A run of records

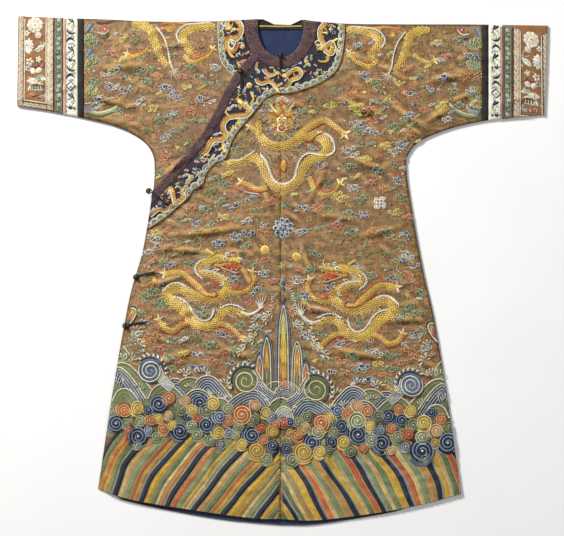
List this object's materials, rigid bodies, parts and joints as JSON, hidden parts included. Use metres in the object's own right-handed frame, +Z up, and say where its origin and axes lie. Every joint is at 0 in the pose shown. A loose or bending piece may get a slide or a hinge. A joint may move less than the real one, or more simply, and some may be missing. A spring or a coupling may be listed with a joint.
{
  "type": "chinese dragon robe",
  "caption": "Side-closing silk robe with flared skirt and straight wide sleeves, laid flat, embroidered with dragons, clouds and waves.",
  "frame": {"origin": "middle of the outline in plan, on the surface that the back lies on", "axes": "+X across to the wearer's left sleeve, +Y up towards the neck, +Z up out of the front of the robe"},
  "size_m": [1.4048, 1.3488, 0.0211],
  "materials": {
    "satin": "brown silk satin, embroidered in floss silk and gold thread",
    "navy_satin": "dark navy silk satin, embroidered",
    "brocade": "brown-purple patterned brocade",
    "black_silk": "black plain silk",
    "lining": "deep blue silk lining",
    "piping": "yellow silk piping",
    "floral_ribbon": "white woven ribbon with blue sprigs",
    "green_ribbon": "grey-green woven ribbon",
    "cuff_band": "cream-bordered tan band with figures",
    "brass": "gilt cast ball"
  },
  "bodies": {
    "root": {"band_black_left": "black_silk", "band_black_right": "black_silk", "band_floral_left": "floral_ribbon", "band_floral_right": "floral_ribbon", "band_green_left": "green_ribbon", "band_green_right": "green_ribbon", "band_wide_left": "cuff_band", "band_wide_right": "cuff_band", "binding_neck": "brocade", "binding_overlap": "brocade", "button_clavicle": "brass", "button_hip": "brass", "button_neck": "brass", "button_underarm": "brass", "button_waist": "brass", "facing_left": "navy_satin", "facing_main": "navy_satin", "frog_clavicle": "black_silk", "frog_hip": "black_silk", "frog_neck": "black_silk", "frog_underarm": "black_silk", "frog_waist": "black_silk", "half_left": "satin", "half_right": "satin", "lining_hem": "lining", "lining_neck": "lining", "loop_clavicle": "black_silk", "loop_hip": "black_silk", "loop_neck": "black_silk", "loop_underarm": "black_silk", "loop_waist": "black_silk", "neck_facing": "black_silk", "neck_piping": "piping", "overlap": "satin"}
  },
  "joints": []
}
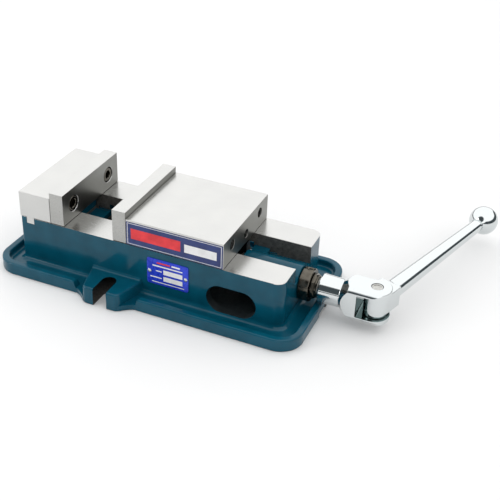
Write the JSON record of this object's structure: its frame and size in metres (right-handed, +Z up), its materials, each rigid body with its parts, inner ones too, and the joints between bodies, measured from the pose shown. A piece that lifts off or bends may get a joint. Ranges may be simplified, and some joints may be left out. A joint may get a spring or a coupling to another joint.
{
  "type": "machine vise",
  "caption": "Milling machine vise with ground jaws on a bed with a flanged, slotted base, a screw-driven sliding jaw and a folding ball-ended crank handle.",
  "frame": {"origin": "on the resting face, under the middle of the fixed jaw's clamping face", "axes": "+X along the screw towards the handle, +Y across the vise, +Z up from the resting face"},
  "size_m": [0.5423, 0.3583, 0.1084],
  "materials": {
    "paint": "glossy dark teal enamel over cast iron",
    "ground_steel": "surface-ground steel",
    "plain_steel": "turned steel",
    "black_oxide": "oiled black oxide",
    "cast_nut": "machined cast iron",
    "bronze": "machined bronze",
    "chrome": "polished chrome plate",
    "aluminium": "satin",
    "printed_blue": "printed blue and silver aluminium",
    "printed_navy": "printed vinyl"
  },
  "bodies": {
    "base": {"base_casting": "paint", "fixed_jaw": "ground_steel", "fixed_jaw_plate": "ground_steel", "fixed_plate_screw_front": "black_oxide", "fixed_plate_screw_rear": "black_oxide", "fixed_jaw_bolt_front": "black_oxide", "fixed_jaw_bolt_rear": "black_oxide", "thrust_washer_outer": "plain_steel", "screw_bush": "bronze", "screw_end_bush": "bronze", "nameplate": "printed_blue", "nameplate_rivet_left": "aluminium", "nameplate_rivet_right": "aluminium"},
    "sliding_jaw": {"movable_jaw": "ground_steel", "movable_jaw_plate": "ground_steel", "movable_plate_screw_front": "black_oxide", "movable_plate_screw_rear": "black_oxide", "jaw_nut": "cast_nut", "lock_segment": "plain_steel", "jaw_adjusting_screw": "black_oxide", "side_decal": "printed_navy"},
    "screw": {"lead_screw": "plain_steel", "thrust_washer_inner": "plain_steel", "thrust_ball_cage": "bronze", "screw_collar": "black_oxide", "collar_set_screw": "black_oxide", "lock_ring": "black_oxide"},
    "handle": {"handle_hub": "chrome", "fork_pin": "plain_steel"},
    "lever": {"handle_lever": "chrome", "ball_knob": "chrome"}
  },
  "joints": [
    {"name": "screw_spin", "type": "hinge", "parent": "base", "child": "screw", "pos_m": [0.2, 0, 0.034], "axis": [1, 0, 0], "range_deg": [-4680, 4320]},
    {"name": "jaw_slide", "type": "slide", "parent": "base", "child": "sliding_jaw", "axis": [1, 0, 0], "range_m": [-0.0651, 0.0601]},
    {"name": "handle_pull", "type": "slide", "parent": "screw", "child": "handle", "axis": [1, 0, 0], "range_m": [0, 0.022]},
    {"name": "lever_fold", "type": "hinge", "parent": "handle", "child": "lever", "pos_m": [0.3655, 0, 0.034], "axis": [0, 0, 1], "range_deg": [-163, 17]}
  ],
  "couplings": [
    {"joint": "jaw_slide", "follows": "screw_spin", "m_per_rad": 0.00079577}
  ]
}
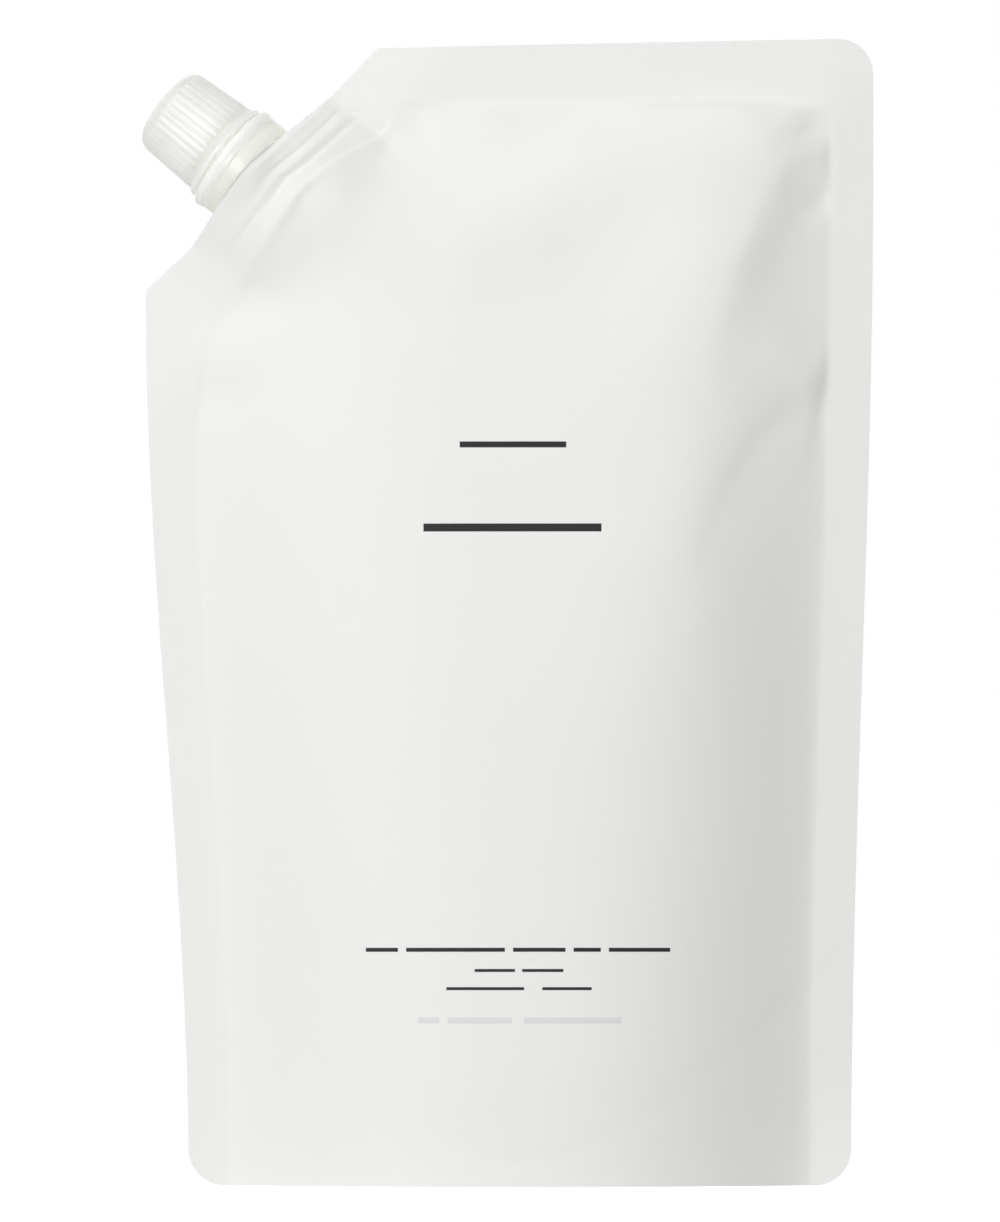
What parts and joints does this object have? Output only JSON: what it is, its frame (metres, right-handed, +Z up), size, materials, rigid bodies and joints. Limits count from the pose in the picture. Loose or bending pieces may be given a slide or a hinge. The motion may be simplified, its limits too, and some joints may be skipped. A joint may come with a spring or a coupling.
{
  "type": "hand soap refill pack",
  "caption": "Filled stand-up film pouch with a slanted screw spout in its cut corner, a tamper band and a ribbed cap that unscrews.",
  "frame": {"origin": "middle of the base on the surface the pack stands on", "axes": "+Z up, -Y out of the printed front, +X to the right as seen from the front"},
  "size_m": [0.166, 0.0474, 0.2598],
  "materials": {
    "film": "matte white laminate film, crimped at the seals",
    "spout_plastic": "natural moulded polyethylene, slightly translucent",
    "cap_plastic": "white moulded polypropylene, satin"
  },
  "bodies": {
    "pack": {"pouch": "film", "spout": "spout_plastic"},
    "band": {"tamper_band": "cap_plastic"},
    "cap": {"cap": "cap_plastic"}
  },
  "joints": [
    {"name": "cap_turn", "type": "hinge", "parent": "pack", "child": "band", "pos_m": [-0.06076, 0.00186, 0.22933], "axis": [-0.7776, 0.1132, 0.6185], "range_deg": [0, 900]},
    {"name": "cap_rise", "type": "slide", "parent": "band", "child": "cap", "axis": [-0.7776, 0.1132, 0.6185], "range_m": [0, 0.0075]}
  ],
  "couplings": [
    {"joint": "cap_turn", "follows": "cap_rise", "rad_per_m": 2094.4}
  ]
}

= EXERCISE GOAL =
Check the data for the word "pose" and pull out the lines that have it.

= TASK RESPONSE =
List this object's materials, rigid bodies, parts and joints as JSON, hidden parts included. Use metres in the object's own right-handed frame, +Z up, and say where its origin and axes lie. Every joint is at 0 in the pose shown. A loose or bending piece may get a slide or a hinge. A joint may move less than the real one, or more simply, and some may be missing. A spring or a coupling may be listed with a joint.
Write the JSON record of this object's structure: its frame and size in metres (right-handed, +Z up), its materials, each rigid body with its parts, inner ones too, and the joints between bodies, measured from the pose shown. A piece that lifts off or bends may get a joint. Ranges may be simplified, and some joints may be left out. A joint may get a spring or a coupling to another joint.
What parts and joints does this object have? Output only JSON: what it is, its frame (metres, right-handed, +Z up), size, materials, rigid bodies and joints. Limits count from the pose in the picture. Loose or bending pieces may be given a slide or a hinge. The motion may be simplified, its limits too, and some joints may be skipped. A joint may come with a spring or a coupling.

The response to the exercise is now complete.